= Atlanta Agreement =

Agreement to combat use of child labor in the football-making industry

The Atlanta Agreement is an agreement which was formed between the International Labour Organization, the Sialkot Chamber of Commerce and Industry and UNICEF on February 14, 1997. It was announced at the Sports Super Show in Atlanta, United States. Its goal was to combat high rates of child labour in the Pakistani football making industry.

==Overview==
===Goals===
The goal of the agreement was to improve the working conditions and pay of families living in Sialkot. This would be achieved by helping to ensure that children ("children" defined as persons under the age of 15) would not be forced to work, or at least not forced to miss school, in order to make footballs. At best, it was hoped that the agreement would ensure that adults would be able to earn enough money to support their families without their children having to work. This would improve the percentage of educated youngsters, which would hopefully give future generations more working options. By raising pay substantially to adults who did work, it was hoped that living conditions would also improve.

===Methods used===
The main change which was made to the football stitching industry was the centralisation of workers. To monitor employees effectively and thus ensure that no children were being utilized as labour, it was necessary to have all stitchers working in a centralised location. Due to religious beliefs in Pakistan, men and women were segregated at work. All employees were required to register to work which ensured that no children could work. The Independent Monitoring Association for Child Labor (IMAC), established in 2002, became responsible for monitoring the age of workers. The centralised location also made it easier to monitor health and safety and general working conditions. Contractors were required to register themselves and each stitching facility which was in operation. This would ensure that manufacturers which participated in the "Fair Pay - Fair Play" scheme would only receive genuine 'fair play footballs'.

The amount by which each employee was paid also increased. Stitchers received 47 rupees (0.65 euros) per football; a rise of 57% (from 27 rupees). This would mean a rise in the cost of any 'fair play' footballs purchased in the west, a cost which GEPA hoped would not deter buyers. The price hike was an alternative plan to having organizations and individuals donating money. One section of the agreement stated a desire to change attitudes towards football manufacture - in Pakistan and also among Westerners. The rise which 'fair play' workers received would go towards relocating families nearer to work and child education fees.

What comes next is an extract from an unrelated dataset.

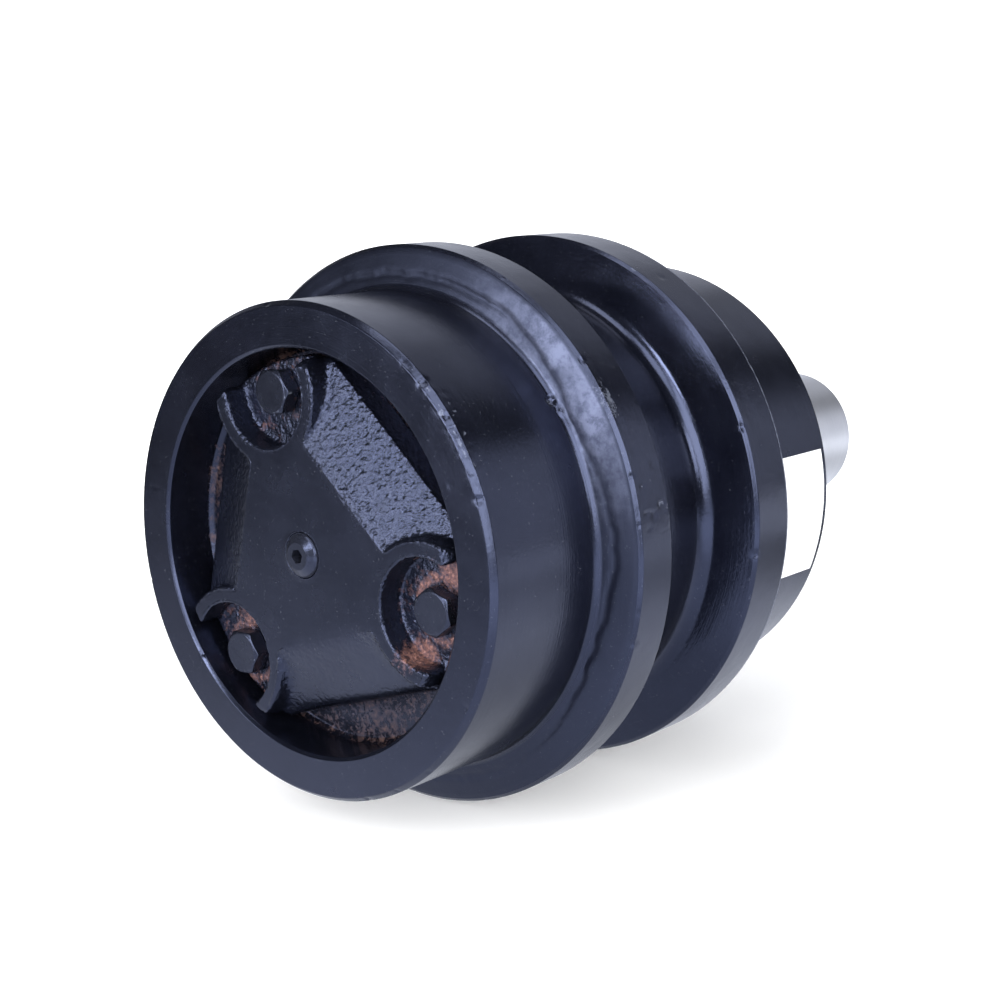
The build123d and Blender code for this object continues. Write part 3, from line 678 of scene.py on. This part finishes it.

The participation of The Soccer Industry Council of America (SICA) would also help to address the problem. The council donated $100,000 in the 24 months after the agreement was reached. This money would be used to set up a Social Protection Program for workers. This would help maintain the improved conditions among workers any child workers.

==Post-agreement==
One of the parties affected by the agreement was Talon Sports. Talon is the employer of the majority of stitchers in Sialkot. The agreement meant that the company ended up employing 44,000 people in centralised locations. The company now produces 35 million footballs every year.

Adidas was among the large brands which pledged to only purchase footballs from manufacturers who were in good standing with the agreement. Though world cup balls are no longer manufactured in Pakistan, Adidas buy some hand-sewn balls from Sialkot. There are 5 other brands which take part in the agreement. 5% of all footballs sold in the west are 'fair trade' footballs. The main charities which were originally involved with the agreement were IPEC, UNICEF and SCCI. Since being founded, the agreement now has support of the Save The Children.

===Positive feedback on the agreement===
The main positive outcome of the agreement was the great reduction in children working. However some families are now worse off because they are not receiving income from their children and often one of the parents has to stay at home and look after the children because they are still not receiving an education. Therefore, conditions in the work place drastically improved, due to the centralised facilities, since health and safety could be monitored. The rise in stitchers' wages also helped to raise the standard of living.